Your Multimeter Might Be Lying To You

Multimeters are indispensable tools when working on electronics. It’s almost impossible to build any but the most basic of circuits without one to test and troubleshoot potential issues, and they make possible a large array of measurement capabilities that are not easily performed otherwise. But when things start getting a little more complex it’s important to know their limitations, specifically around what they will tell you about circuits designed for high frequency. [watersstanton] explains in this video while troubleshooting an antenna circuit for ham radio.

The issue that often confuses people new to radio or other high-frequency projects revolves around the continuity testing function found on most multimeters. While useful for testing wiring and making sure connections are solid, they typically only test using DC. When applying AC to the same circuits, inductors start to offer higher impedance and capacitors lower impedance, up to the point that they become open and short circuits respectively. The same happens to transformers, but can also most antennas which often look like short circuits to ground at DC but can offer just enough impedance at their designed frequency to efficiently resonate and send out radio waves.

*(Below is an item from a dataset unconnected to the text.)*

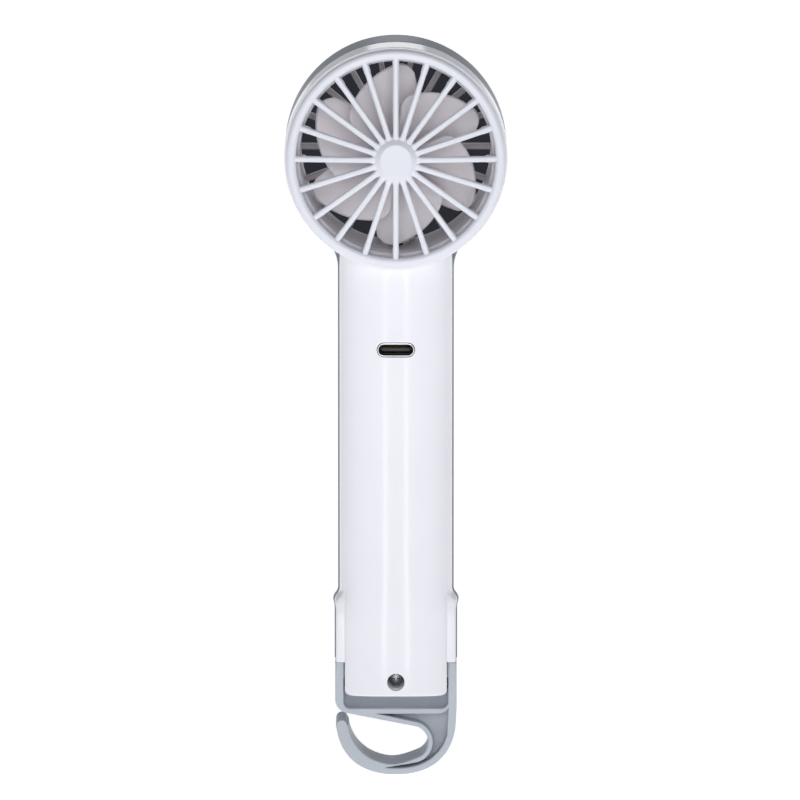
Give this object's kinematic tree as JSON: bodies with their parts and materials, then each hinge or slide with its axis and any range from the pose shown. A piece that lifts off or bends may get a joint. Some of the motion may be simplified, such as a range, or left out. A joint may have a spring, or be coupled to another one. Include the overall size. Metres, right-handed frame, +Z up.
{
  "type": "handheld electric fan",
  "caption": "Slim handheld fan with a ducted round head, radial intake grille, oval handle with a charging port, and a fold-back hanging hook under the handle.",
  "frame": {"origin": "under the middle of the fan, on the plane that touches the bottom of the hook", "axes": "+Z up the handle to the head, +Y the way the air leaves, -Y the intake side with the charging port"},
  "size_m": [0.0538, 0.036, 0.1783],
  "materials": {
    "grille_white": "smooth moulded ABS",
    "shell_white": "high-gloss moulded ABS",
    "shell_slate": "satin moulded ABS",
    "duct_grey": "plain moulded ABS",
    "impeller_white": "fine matt moulded plastic",
    "hook_grey": "satin moulded nylon",
    "button_white": "satin moulded ABS",
    "black_plastic": "glass-filled nylon",
    "steel": "zinc-plated steel",
    "polished_steel": "polished stainless steel",
    "core_steel": "stacked steel laminations",
    "bearing_bronze": "sintered bronze",
    "enamelled_copper": "enamelled copper winding",
    "magnet_black": "nickel-free sintered magnet",
    "board_green": "solder mask on fibreglass",
    "lens_clear": "clear moulded acrylic",
    "cell_wrap": "foil pouch in film",
    "foam_black": "closed-cell foam",
    "wire_red": "silicone insulation",
    "wire_dark": "silicone insulation"
  },
  "bodies": {
    "fan_body": {"rear_grille": "grille_white", "rear_shell": "shell_white", "front_shell": "shell_slate", "duct_liner": "duct_grey", "motor_frame": "duct_grey", "motor_cap": "shell_slate", "motor_can": "steel", "motor_end_plate": "steel", "rear_bearing": "bearing_bronze", "front_bearing": "bearing_bronze", "motor_stator_core": "core_steel", "motor_windings": "enamelled_copper", "circuit_board": "board_green", "usb_c_shell": "polished_steel", "usb_c_tongue": "black_plastic", "tact_switch": "black_plastic", "indicator_lens": "lens_clear", "battery_cell": "cell_wrap", "battery_pad_rear": "foam_black", "battery_pad_front": "foam_black", "motor_wire_red": "wire_red", "motor_wire_black": "wire_dark", "battery_lead_red": "wire_red", "battery_lead_black": "wire_dark", "handle_screw": "steel", "hook_pin_left": "polished_steel", "hook_pin_right": "polished_steel"},
    "rotor": {"impeller": "impeller_white", "motor_shaft": "polished_steel", "rotor_magnet": "magnet_black"},
    "button": {"power_button": "button_white", "switch_plunger": "black_plastic"},
    "hook_body": {"hook": "hook_grey"}
  },
  "joints": [
    {"name": "impeller_spin", "type": "hinge", "parent": "fan_body", "child": "rotor", "pos_m": [0, -0.0068, 0.1514], "axis": [0, 1, 0], "continuous": true},
    {"name": "power_press", "type": "slide", "parent": "fan_body", "child": "button", "axis": [0, -1, 0], "range_m": [0, 0.0005], "stiffness_N_per_m": 400},
    {"name": "hook_fold", "type": "hinge", "parent": "fan_body", "child": "hook_body", "pos_m": [0, -0.0055, 0.023], "axis": [-1, 0, 0], "range_deg": [0, 90]}
  ]
}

This can give some confusing readings, such as when testing to make sure that a RF connector isn’t shorted out after soldering it to a coaxial cable for example. If an antenna is connected to the other side, it’s possible a meter will show a short at DC which might indicate a flaw in the soldering of the connector if the user isn’t mindful of this high-frequency impedance. We actually featured a unique antenna design recently that’s built entirely on a PCB that would show this DC short but behaves surprisingly well when sending out WiFi signals.

33 thoughts on “Your Multimeter Might Be Lying To You

  1. The tool you are looking for is an LCR meter ($$$, only works at a few fixed frequencies). A spectrum analyzer and sweeping sine wave/function generator would be preferable ($$$$). Or if you are really serious a vector network analyzer ($$$$$). It’s also possible (but tedious and time consuming) to manually test the frequency response of a circuit using an oscilloscope and function generator that you “sweep” yourself while and take amplitude and phase measurements.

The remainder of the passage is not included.